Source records
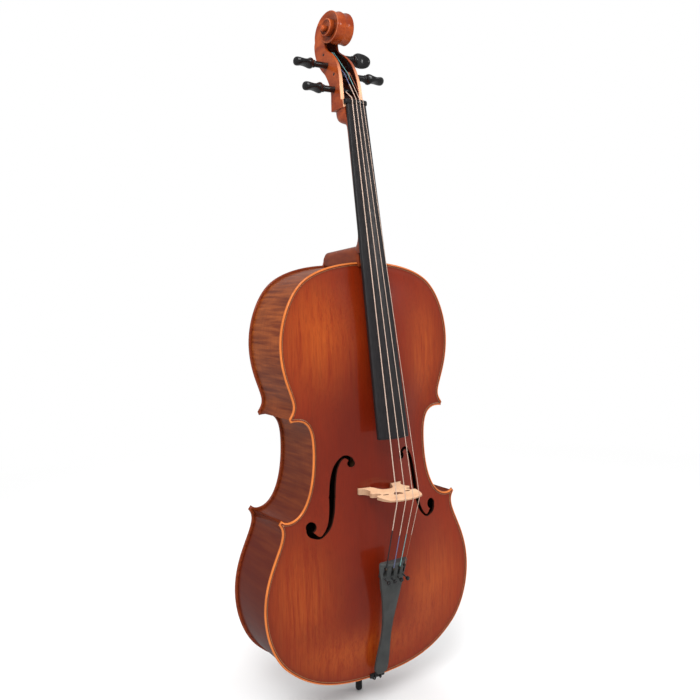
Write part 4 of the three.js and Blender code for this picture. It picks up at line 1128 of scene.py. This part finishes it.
def pegs():
    """Four turned pegs; the D peg's flat head stands across the others."""
    count = 36
    angles = turns(count) + math.pi / count
    pip = [(1.8, 37.6), (1.8, 38.3), (1.4, 38.8), (0.7, 39.0)]
    for name, at in PEGS.items():
        shaft, blade = peg_profile(pegbox_half(at["z"]))
        rings = []
        for x, wide, thick in [*shaft, *blade]:
            across, through = wide * np.cos(angles), thick * np.sin(angles)
            y, z = (-through, across) if name == "D" else (across, through)
            rings.append([
                (at["side"] * x, at["y"] + py, at["z"] + pz) for py, pz in zip(y, z)])
        shape = Shape()
        shape.skin(rings)
        shape.skin(lathe_rings(pip, 20, lambda a, b, x: (
            at["side"] * (PEG_END - HEAD_LENGTH + x), at["y"] + a, at["z"] + b)))
        shape.make(
            f"peg_{name}", [POLISHED_EBONY], f"peg_{name}_turning", 40)


pegs()


# ---- bridge ----
BRIDGE_BASE = -EDGE_PLANE - ARCH_HEIGHT
BRIDGE_FOOT = 11.0
PAINTED_WALL_SHADE = 0.6  # how dark the painted shade on the sawn walls is, outside and in the holes
PAINTED_HOLE_SHADE = 0.95


def bridge_top(x):
    return STRING_CROWN + BRIDGE_RADIUS - np.sqrt(BRIDGE_RADIUS ** 2 - np.asarray(x) ** 2)


def curve_through(start, *curves, step=0.8):
    """A row of points: each curve is (handle, handle, end) or (handle, end) or (end,)."""
    points = [np.array(start, dtype=float)]
    for curve in curves:
        a, d = points[-1], np.array(curve[-1], dtype=float)
        b = np.array(curve[0], dtype=float) if len(curve) > 1 else mix(a, d, 1 / 3)
        c = np.array(curve[-2], dtype=float) if len(curve) > 1 else mix(a, d, 2 / 3)
        if len(curve) == 2:
            handle = b
            b, c = mix(a, handle, 2 / 3), mix(d, handle, 2 / 3)
        count = max(2, round(np.linalg.norm(d - a) * 1.15 / step))
        points += bezier(a, b, c, d, np.linspace(0, 1, count + 1)[1:])
    return np.array(points)


def bridge_outline():
    """The treble half from the arch between the legs, round the foot, up to the crown."""
    def foot(x):
        return float(arch_height(x, BRIDGE_Z)) - ARCH_HEIGHT + 0.35
    half = curve_through(
        (0, 25),
        ((12, 25), (16, 16), (18, 8)),
        ((21, 3.5),),
        ((21, foot(21)),),
        ((33, foot(33) + 0.25), (45.5, foot(45.5))),
        ((45.5, foot(45.5) + 3.5),),
        ((36.5, 5), (35.5, 14)),
        ((35, 24), (41, 28)),
        ((41.5, 34), (35, 35)),
        ((28, 36.5), (28.5, 42.5)),
        ((30, 48), (36, 46.5)),
        ((41, 46), (41, 52)),
        ((40, 68), (33, BRIDGE_BASE - float(bridge_top(33)))),
    )
    crown_x = np.linspace(33, 0, 34)[1:]
    crown = np.column_stack([crown_x, BRIDGE_BASE - bridge_top(crown_x)])
    return np.vstack([half, crown])


def bridge_loops():
    """The bridge's outline, and its heart and two slots."""
    heart = curve_through(
        (0, 44), ((4, 48.5), (8.2, 51), (8.2, 55)), ((8.2, 59.5), (2, 60), (0, 54.5)))
    slot = circle(0, 0, 1, 28) * [5.6, 2.4] + [22.5, 49.5]
    return both_halves(bridge_outline()), [both_halves(heart), slot, slot * [-1, 1]]


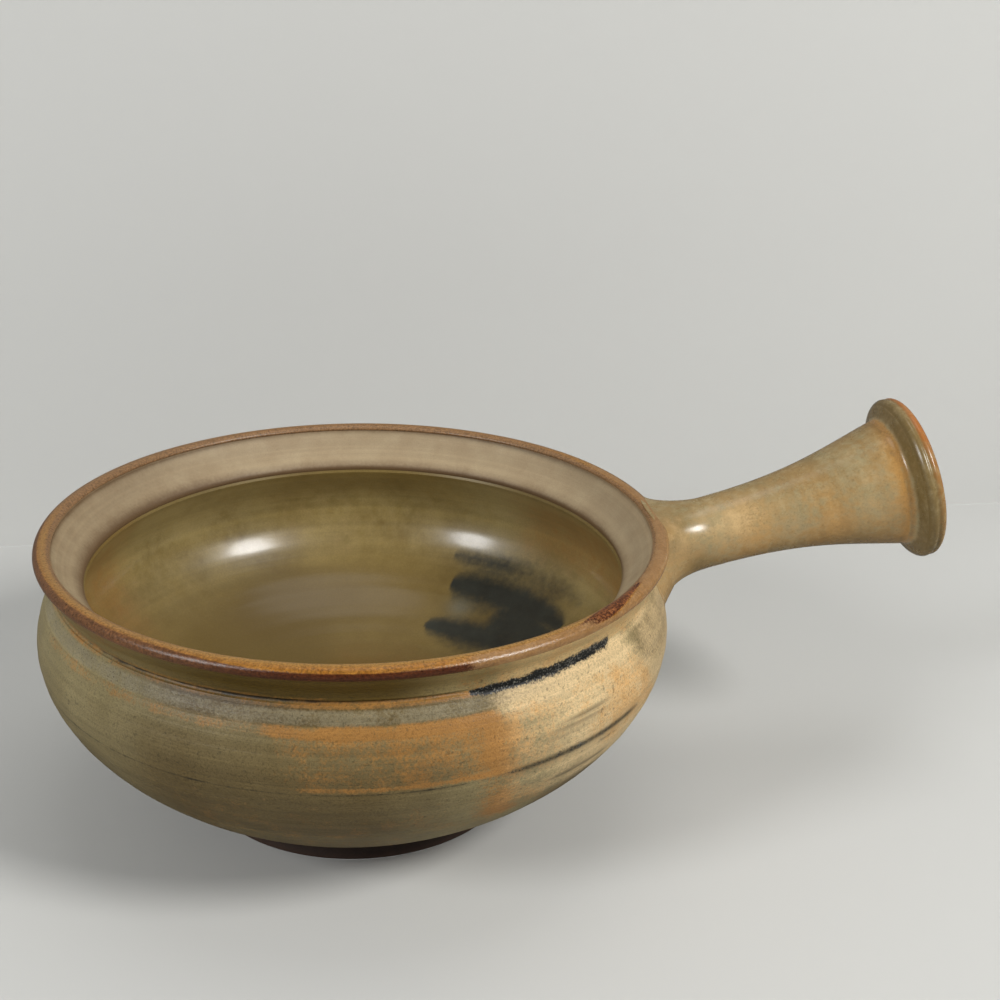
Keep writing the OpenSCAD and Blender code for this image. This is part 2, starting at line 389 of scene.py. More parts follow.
class Wires:
    """A node tree that is being wired. Most methods add a node and return its output."""

    def __init__(self, tree: Tree) -> None:
        """Starts on a tree."""
        self.tree = tree

    def node(self, kind: str, **settings: object) -> Node:
        """Adds a node with its settings and returns it.

        Args:
            kind: The node's type.
            settings: Its settings by name.

        Returns:
            The node.
        """
        made = self.tree.nodes.new(kind)
        for name, value in settings.items():
            setattr(made, name, value)
        return made

    def feed(self, socket: Socket, value: object) -> None:
        """Links an output to a socket, or sets the socket to a number or colour."""
        if isinstance(value, Socket):
            self.tree.links.new(value, socket)
        else:
            socket.default_value = value

    def fed(self, made: Node, values: tuple = (), **named: object) -> Socket:
        """Feeds a node's inputs, in order or by name.

        Args:
            made: The node.
            values: What its first inputs take.
            named: What inputs take by name, with _ for a blank.

        Returns:
            The node's first output.
        """
        for socket, value in zip(made.inputs, values):
            self.feed(socket, value)
        for name, value in named.items():
            self.feed(made.inputs[name.replace("_", " ")], value)
        return made.outputs[0]

    def math(self, operation: str, *values: object, clamp: bool = False) -> Socket:
        """Does arithmetic on numbers or outputs."""
        return self.fed(self.node("ShaderNodeMath", operation=operation, use_clamp=clamp), values)

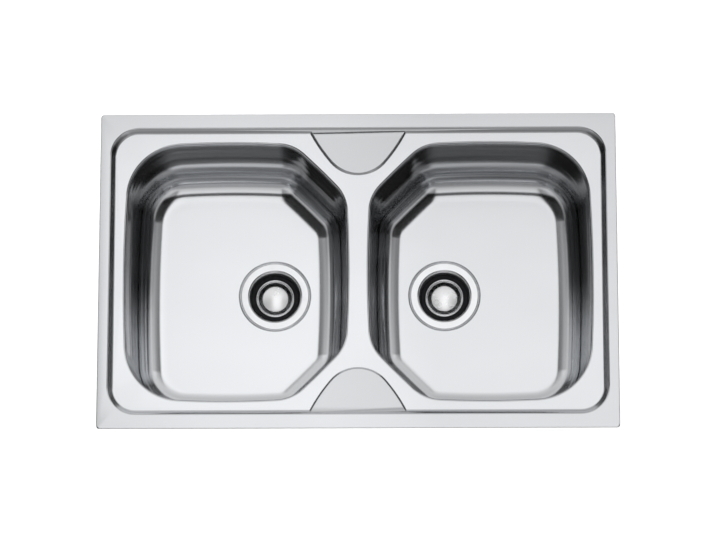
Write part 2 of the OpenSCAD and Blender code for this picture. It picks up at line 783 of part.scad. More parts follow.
deck();
mirror([1, 0, 0]) right_bowl_shell();  // left_bowl
right_bowl_shell();  // right_bowl
rim_seal();
at_clip(["", 0, sink_d / 2 - clip_in, 90]) rail(sink_w - 2 * long_rail_in, end_places);  // back_clip_rail
at_clip(["", 0, clip_in - sink_d / 2, 270]) rail(sink_w - 2 * long_rail_in, end_places);  // front_clip_rail
at_clip(["", clip_in - sink_w / 2, 0, 180]) rail(short_rail_len, side_places);  // left_clip_rail
at_clip(["", sink_w / 2 - clip_in, 0, 0]) rail(short_rail_len, side_places);  // right_clip_rail
for (c = clip_places) at_clip(c) clip_bracket();  // clip_brackets
mirror([1, 0, 0]) sound_pad();  // left_sound_pad
sound_pad();  // right_sound_pad
earth_tag();
for (c = clip_places) {
    at_clip(c) clip_screw();
    at_clip(c) clip_claw();
}
for (piece = waste_pieces) {
    translate([-waste_x, 0, floor_z]) waste_piece(piece);
    translate([waste_x, 0, floor_z]) waste_piece(piece);
}
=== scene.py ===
import json
import math

import bpy
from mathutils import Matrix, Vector


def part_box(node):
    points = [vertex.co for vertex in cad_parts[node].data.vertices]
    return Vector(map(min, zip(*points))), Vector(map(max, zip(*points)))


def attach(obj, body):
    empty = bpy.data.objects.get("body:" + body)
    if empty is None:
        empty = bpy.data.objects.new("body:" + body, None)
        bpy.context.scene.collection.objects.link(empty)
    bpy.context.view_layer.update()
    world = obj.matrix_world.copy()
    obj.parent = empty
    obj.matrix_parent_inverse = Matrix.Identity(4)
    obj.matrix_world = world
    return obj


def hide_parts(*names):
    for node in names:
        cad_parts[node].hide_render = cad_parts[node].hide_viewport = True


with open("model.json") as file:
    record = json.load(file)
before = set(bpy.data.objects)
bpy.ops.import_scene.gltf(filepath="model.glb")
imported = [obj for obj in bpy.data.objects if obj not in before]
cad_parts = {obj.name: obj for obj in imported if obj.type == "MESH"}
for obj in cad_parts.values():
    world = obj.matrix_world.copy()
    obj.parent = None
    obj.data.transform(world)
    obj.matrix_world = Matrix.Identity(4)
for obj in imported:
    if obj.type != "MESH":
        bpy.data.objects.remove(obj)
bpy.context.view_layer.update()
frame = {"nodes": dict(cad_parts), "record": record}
mm = 0.001
mergeDistance = 0.002 * mm
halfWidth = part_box("deck")[1].x
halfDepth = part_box("deck")[1].y
print("frame loaded")


# Materials

def addNode(tree, kind, **values):
    node = tree.nodes.new(kind)
    column, row = divmod(len(tree.nodes), 8)
    node.location = (240 * column - 2800, -240 * row)
    for name, value in values.items():
        setattr(node, name, value)
    return node


def feed(tree, socket, value):
    if isinstance(value, (int, float)):
        socket.default_value = value
    else:
        tree.links.new(value, socket)


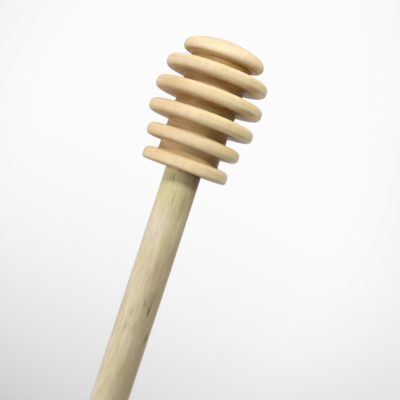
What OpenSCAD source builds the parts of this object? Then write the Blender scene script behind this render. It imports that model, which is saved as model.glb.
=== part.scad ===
// Honey dipper: a turned head of six discs, bored and glued onto a dowel handle.
// Millimetres. The handle's axis is Z, its free end stands on z = 0 and the head is at the top.

/* [Head] */
// Diameter of the domed top disc
top_disc_d = 21.5; // [17:0.1:30]
// Diameter of the second disc from the top
second_disc_d = 26.9; // [17:0.1:32]
// Diameter of the third disc from the top, the widest
third_disc_d = 28.4; // [17:0.1:34]
// Diameter of the fourth disc from the top
fourth_disc_d = 27.8; // [17:0.1:34]
// Diameter of the fifth disc from the top
fifth_disc_d = 24.7; // [17:0.1:32]
// Diameter of the bottom disc
bottom_disc_d = 22.6; // [17:0.1:30]
// Thickness of a disc
disc_t = 3.2; // [2.4:0.1:5]
// Width of the groove between two discs
groove_w = 2.8; // [2:0.1:5]
// Diameter of the core at the bottom of the grooves
core_d = 16; // [13:0.1:16.5]
// Radius of the concave corners at the bottom of a groove
root_round = 0.9; // [0.2:0.1:1.5]
// Radius of a disc's upper rim
rim_round = 1.35; // [0.5:0.05:2]
// Radius of a disc's lower rim, on all but the bottom disc
low_rim_round = 1.15; // [0.5:0.05:2]
// Radius of the bottom disc's lower rim
foot_round = 0.7; // [0.2:0.05:1.2]
// Height of the top disc at its middle, from its underside to its crown
crown_h = 5; // [4:0.05:8]
// How far the top disc's underside lies below the even spacing of the others
top_disc_drop = 0.4; // [0:0.05:0.8]
// Radius of the top disc's upper shoulder
crown_shoulder = 2.3; // [0.8:0.1:2.6]

/* [Handle] */
// Diameter of the dowel
handle_d = 9.6; // [8.8:0.1:12]
// Length of the dowel from its free end to its shoulder under the head
handle_l = 125; // [60:1:250]
// Chamfer round the free end
end_chamfer = 0.8; // [0.2:0.1:2]
// Diameter of the tenon that enters the head
tenon_d = 8; // [5:0.1:8.4]
// Length of the tenon
tenon_l = 20; // [8:0.5:24]
// Chamfer at the tenon's end
tenon_chamfer = 0.6; // [0.2:0.1:1.5]

/* [Joint] */
// Thickness of the glue film round the tenon and at its thinnest under the head
glue_t = 0.1; // [0.05:0.05:0.3]
// How far the glue lies back from the handle's edge, where it was wiped off
glue_inset = 0.2; // [0:0.05:0.6]
// How much deeper the bore is than the tenon
bore_spare = 1; // [0.2:0.1:3]
// Point angle of the drill that made the bore, in degrees
drill_point = 118; // [90:1:150]
// Angle in degrees between the bore and the axis that the head was turned on
lean = 1.65; // [0:0.05:3]
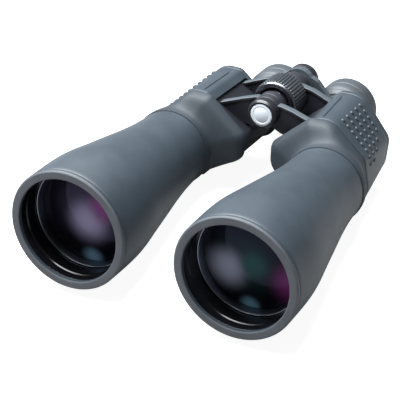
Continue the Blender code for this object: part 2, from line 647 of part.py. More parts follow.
def ocular(name, side, carrier, looks):
    """Lens barrel that slides in the guide, its two lenses and the rubber eyecup."""
    center = (side * EYEPIECE_X, EYEPIECE_Z)
    at = (side * EYEPIECE_X, HEAD_Y[0], EYEPIECE_Z)
    bore = 11.0 * MM
    waist = HEAD_RADIUS - 1.5 * MM if name == "right" else HEAD_RADIUS
    start, end = HEAD_Y
    seat_start, seat_end = DIOPTER_Y[0] - GAP, DIOPTER_Y[1] + GAP
    head = [(HEAD_RADIUS, start), (HEAD_RADIUS, seat_start), (waist, seat_start), (waist, end)]
    if name == "left":
        head = [(HEAD_RADIUS, start), (HEAD_RADIUS, seat_end), (16 * MM, seat_end), (16 * MM, end)]
    barrel = [(bore, OCULAR_START_Y), (OCULAR_RADIUS, OCULAR_START_Y), (OCULAR_RADIUS, start), *head,
              (bore + 1.2 * MM, end), (bore, 247 * MM)]
    finish(f"{name}_ocular_barrel", turned(barrel, center, MEDIUM), carrier,
           looks["black_metal"], at)

    start, end = EYECUP_Y
    skirt = 16 * MM + 0.2 * MM
    cup = [(skirt, start), (18.4 * MM, start), (21.8 * MM, start + 4.2 * MM),
           (EYECUP_RADIUS, start + 6 * MM), (EYECUP_RADIUS, end - 1 * MM),
           (EYECUP_RADIUS - 0.8 * MM, end), (EYECUP_RADIUS - 2.6 * MM, end),
           (17.0 * MM, 256 * MM), (12.2 * MM, 252.6 * MM), (12.2 * MM, 250.4 * MM),
           (skirt, 250.4 * MM)]
    finish(f"{name}_eyecup", turned(cup, center, FINE), carrier, looks["armour"], at)

    small = bore - 0.15 * MM
    eye_lens = lens(243.2 * MM, 1.2 * MM, 245.6 * MM, 1.2 * MM, small, 2)
    field_lens = lens(224 * MM, 0.8 * MM, 226.4 * MM, 1.4 * MM, small, 2)
    for part, profile in (("eye_lens", eye_lens), ("field_lens", field_lens)):
        bm = turned(profile, center, COARSE, closed=False)
        finish(f"{name}_{part}", bm, carrier, looks["clear_glass"], at)


def diopter_ring(carrier, look):
    center = (-EYEPIECE_X, EYEPIECE_Z)
    start, end = DIOPTER_Y
    pivot = empty("pivot_diopter_ring", (center[0], start, center[1]), carrier)
    bore, outer = HEAD_RADIUS - 1.5 * MM + 0.2 * MM, 19.0 * MM
    finish("diopter_ring", tube(outer, bore, (start, end), center, FINE), pivot, look)


# ---- assembly -----------------------------------------------------------------
def set_down(stand):
    """Tip the level frame onto its resting points and centre it over the origin."""
    tilt = math.atan2(BELL_RADIUS - HOUSING_DEPTH, SEAM_Y - BELL_Y)
    stand.rotation_euler = (-tilt, 0, 0)
    bpy.context.view_layer.update()
    low = Vector((math.inf,) * 3)
    high = -low
    for item in bpy.data.objects:
        if item.type != "MESH" or item.hide_render:
            continue
        for corner in item.data.vertices:
            place = item.matrix_world @ corner.co
            low = Vector(map(min, low, place))
            high = Vector(map(max, high, place))
    stand.location = (-(low.x + high.x) / 2, -(low.y + high.y) / 2, -low.z)


def build():
    clear_scene()
    looks = all_materials()
    stand = empty("stand", (0, 0, 0))
    axis_point = (0, FRONT_HUB_Y["left"][0], HINGE_Z)
    bridge_point = (0, BRIDGE_Y[0], HINGE_Z)
    lap = (BRIDGE_Y[0] + BRIDGE_Y[1]) / 2
    bridge_hub_y = {"left": (BRIDGE_Y[0], lap - GAP / 2), "right": (lap + GAP / 2, BRIDGE_Y[1])}
    for name, side in SIDES.items():
        half = empty(f"pivot_{name}_half", axis_point, stand)
        objective_pieces(name, side, half, looks)
        front_cover(name, side, half, looks["armour"])
        housing_shell(name, side, half, looks["painted_metal"])
        housing_armour(name, side, half, looks["armour"])
        rear_cover(name, side, half, looks["armour"])
        strap_lug(name, side, half, looks["painted_metal"])
        for which in ("front", "rear"):
            prism(name, side, which, half, looks)
        prism_clip(name, side, half, looks["bright_metal"])
        prism_shelf(name, side, half, looks["black_metal"])
        hinge_arms(name, side, half, looks["painted_metal"])
        eyepiece_guide(name, side, half, looks["black_metal"])
        bridge = empty(f"pivot_{name}_bridge", bridge_point, half)
        bridge_arm(name, side, bridge, bridge_hub_y[name], looks["painted_metal"])
        carrier = bridge
        if name == "right":
            carrier = empty("pivot_right_ocular", (-EYEPIECE_X, HEAD_Y[0], EYEPIECE_Z), bridge)
            diopter_ring(carrier, looks["wheel_rubber"])
        else:
            hinge_core(half, looks)
            tripod_cap(half, looks)
            focus_wheel(half, looks)
            focus_core(bridge, looks)
        ocular(name, side, carrier, looks)
    set_down(stand)


build()
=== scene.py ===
"""Looks for the astronomy binoculars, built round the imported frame.

New pieces are drawn in the level frame, in millimetres: X runs across the pair
(+X is the user's left), Y from the objectives back to the eyepieces, Z is up, with
the objective axes at Z = 0 and the front of the rims at Y = 0. LEVEL carries them
into the row frame, where the pair rests tipped forward on the floor.
"""
import json
import math
import bmesh
import bpy
from mathutils import Matrix, Vector


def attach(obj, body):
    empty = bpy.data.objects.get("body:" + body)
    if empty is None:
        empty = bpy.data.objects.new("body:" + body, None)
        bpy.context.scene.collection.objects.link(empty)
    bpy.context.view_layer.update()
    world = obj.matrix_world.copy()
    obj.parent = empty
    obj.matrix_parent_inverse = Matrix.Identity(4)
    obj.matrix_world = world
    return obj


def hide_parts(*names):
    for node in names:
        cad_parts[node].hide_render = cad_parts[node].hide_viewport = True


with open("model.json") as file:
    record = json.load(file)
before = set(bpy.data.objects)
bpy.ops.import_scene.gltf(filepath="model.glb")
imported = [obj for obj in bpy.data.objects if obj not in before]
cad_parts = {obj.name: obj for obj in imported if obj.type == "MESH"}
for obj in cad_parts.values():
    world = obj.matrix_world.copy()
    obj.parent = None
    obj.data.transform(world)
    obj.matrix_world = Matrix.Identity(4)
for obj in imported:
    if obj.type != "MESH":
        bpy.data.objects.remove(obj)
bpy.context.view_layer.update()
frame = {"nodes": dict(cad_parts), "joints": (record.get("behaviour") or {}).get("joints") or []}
MM = 0.001
SIDES = {"left": 1, "right": -1}
HINGE_POINT = Vector((0, 171.3, 31.0))      # level place of the ipd_hinge joint


def level_matrix():
    """From level millimetres to row metres, read from the hinge joint."""
    hinge = next(joint for joint in frame["joints"] if joint["name"] == "ipd_hinge")
    axis = Vector(hinge["axis"])
    turn = Matrix.Rotation(math.atan2(axis.z, axis.y), 4, "X") @ Matrix.Scale(MM, 4)
    return Matrix.Translation(Vector(hinge["pos_m"]) - turn @ HINGE_POINT) @ turn


LEVEL = level_matrix()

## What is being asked
From the records above, repeat exactly the lines from the one with "Continue the Blender" through the one with "FINE), pivot, look)", both included.

## Exercise result
Continue the Blender code for this object: part 2, from line 647 of part.py. More parts follow.
def ocular(name, side, carrier, looks):
    """Lens barrel that slides in the guide, its two lenses and the rubber eyecup."""
    center = (side * EYEPIECE_X, EYEPIECE_Z)
    at = (side * EYEPIECE_X, HEAD_Y[0], EYEPIECE_Z)
    bore = 11.0 * MM
    waist = HEAD_RADIUS - 1.5 * MM if name == "right" else HEAD_RADIUS
    start, end = HEAD_Y
    seat_start, seat_end = DIOPTER_Y[0] - GAP, DIOPTER_Y[1] + GAP
    head = [(HEAD_RADIUS, start), (HEAD_RADIUS, seat_start), (waist, seat_start), (waist, end)]
    if name == "left":
        head = [(HEAD_RADIUS, start), (HEAD_RADIUS, seat_end), (16 * MM, seat_end), (16 * MM, end)]
    barrel = [(bore, OCULAR_START_Y), (OCULAR_RADIUS, OCULAR_START_Y), (OCULAR_RADIUS, start), *head,
              (bore + 1.2 * MM, end), (bore, 247 * MM)]
    finish(f"{name}_ocular_barrel", turned(barrel, center, MEDIUM), carrier,
           looks["black_metal"], at)

    start, end = EYECUP_Y
    skirt = 16 * MM + 0.2 * MM
    cup = [(skirt, start), (18.4 * MM, start), (21.8 * MM, start + 4.2 * MM),
           (EYECUP_RADIUS, start + 6 * MM), (EYECUP_RADIUS, end - 1 * MM),
           (EYECUP_RADIUS - 0.8 * MM, end), (EYECUP_RADIUS - 2.6 * MM, end),
           (17.0 * MM, 256 * MM), (12.2 * MM, 252.6 * MM), (12.2 * MM, 250.4 * MM),
           (skirt, 250.4 * MM)]
    finish(f"{name}_eyecup", turned(cup, center, FINE), carrier, looks["armour"], at)

    small = bore - 0.15 * MM
    eye_lens = lens(243.2 * MM, 1.2 * MM, 245.6 * MM, 1.2 * MM, small, 2)
    field_lens = lens(224 * MM, 0.8 * MM, 226.4 * MM, 1.4 * MM, small, 2)
    for part, profile in (("eye_lens", eye_lens), ("field_lens", field_lens)):
        bm = turned(profile, center, COARSE, closed=False)
        finish(f"{name}_{part}", bm, carrier, looks["clear_glass"], at)


def diopter_ring(carrier, look):
    center = (-EYEPIECE_X, EYEPIECE_Z)
    start, end = DIOPTER_Y
    pivot = empty("pivot_diopter_ring", (center[0], start, center[1]), carrier)
    bore, outer = HEAD_RADIUS - 1.5 * MM + 0.2 * MM, 19.0 * MM
    finish("diopter_ring", tube(outer, bore, (start, end), center, FINE), pivot, look)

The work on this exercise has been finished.